Disease contagion models coupled to crowd motion and mesh-free simulation

TL;DR

This paper develops a coupled kinetic and contagion model to simulate disease spread in pedestrian crowds, incorporating crowd motion, contact times, and complex environments, validated through mesh-free particle simulations.

Contribution

It introduces a novel coupled kinetic-contagion model with hydrodynamic approximations and mesh-free simulation methods for pedestrian disease spread.

Findings

Model captures influence of crowd dynamics on infection spread.

Simulations demonstrate effects of obstacles and flow directions.

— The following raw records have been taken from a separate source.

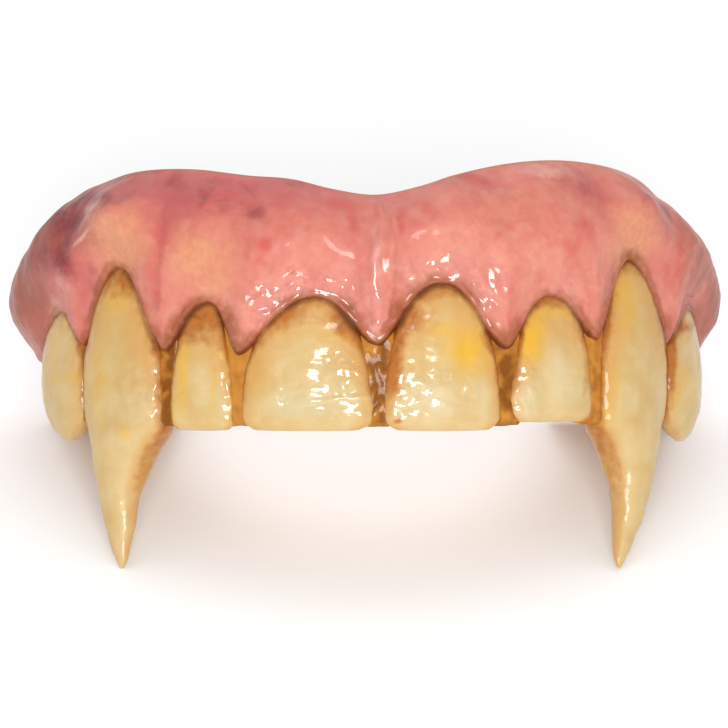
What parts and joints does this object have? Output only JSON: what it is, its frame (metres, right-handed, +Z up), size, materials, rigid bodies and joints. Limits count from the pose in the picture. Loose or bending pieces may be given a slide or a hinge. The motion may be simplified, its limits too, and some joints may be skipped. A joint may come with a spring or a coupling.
{
  "type": "vampire fang denture",
  "caption": "Costume upper denture: a pink gum flange with stained teeth and long curved fangs on a horseshoe tray that clips over the wearer's upper teeth.",
  "frame": {"origin": "middle of the ground rectangle under the denture, as it stands on its fang tips and the tray's rear ends", "axes": "+X to the viewer's right along the denture's width, +Y back towards the wearer's throat, +Z up; the row of teeth faces -Y and leans back 29 degrees"},
  "size_m": [0.0628, 0.0314, 0.0318],
  "materials": {
    "gum_acrylic": "glossy wet-look pink acrylic, mottled with darker red and purple",
    "tooth_acrylic": "glossy ivory-yellow acrylic, stained brown at the gum line",
    "tray_acrylic": "glossy brown-stained acrylic"
  },
  "bodies": {
    "root": {"gum_flange": "gum_acrylic", "tray": "tray_acrylic", "left_central_incisor": "tooth_acrylic", "left_lateral_incisor": "tooth_acrylic", "left_fang": "tooth_acrylic", "left_premolar": "tooth_acrylic", "right_central_incisor": "tooth_acrylic", "right_lateral_incisor": "tooth_acrylic", "right_fang": "tooth_acrylic", "right_premolar": "tooth_acrylic"}
  },
  "joints": []
}
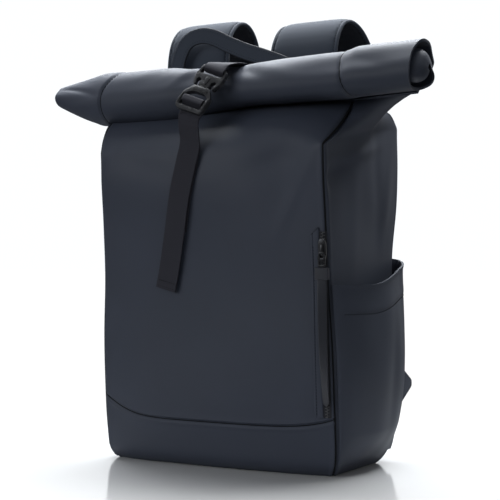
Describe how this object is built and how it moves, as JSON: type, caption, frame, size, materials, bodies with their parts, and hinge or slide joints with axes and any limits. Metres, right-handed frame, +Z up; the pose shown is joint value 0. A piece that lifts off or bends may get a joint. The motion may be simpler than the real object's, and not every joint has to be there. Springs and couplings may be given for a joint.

Hydrodynamic approximation enables efficient large-scale simulations.

Abstract

Modeling and simulation of disease spreading in pedestrian crowds has been recently become a topic of increasing relevance. In this paper, we consider the influence of the crowd motion in a complex dynamical environment on the course of infection of the pedestrians. To model the pedestrian dynamics we consider a kinetic equation for multi-group pedestrian flow based on a social force model coupled with an Eikonal equation. This model is coupled with a non-local SEIS contagion model for disease spread, where besides the description of local contacts also the influence of contact times has been modelled. Hydrodynamic approximations of the coupled system are derived. Finally, simulations of the hydrodynamic model are carried out using a mesh-free particle method. Different numerical test cases are investigated including uni- and bi-directional flow in a passage with and without obstacles.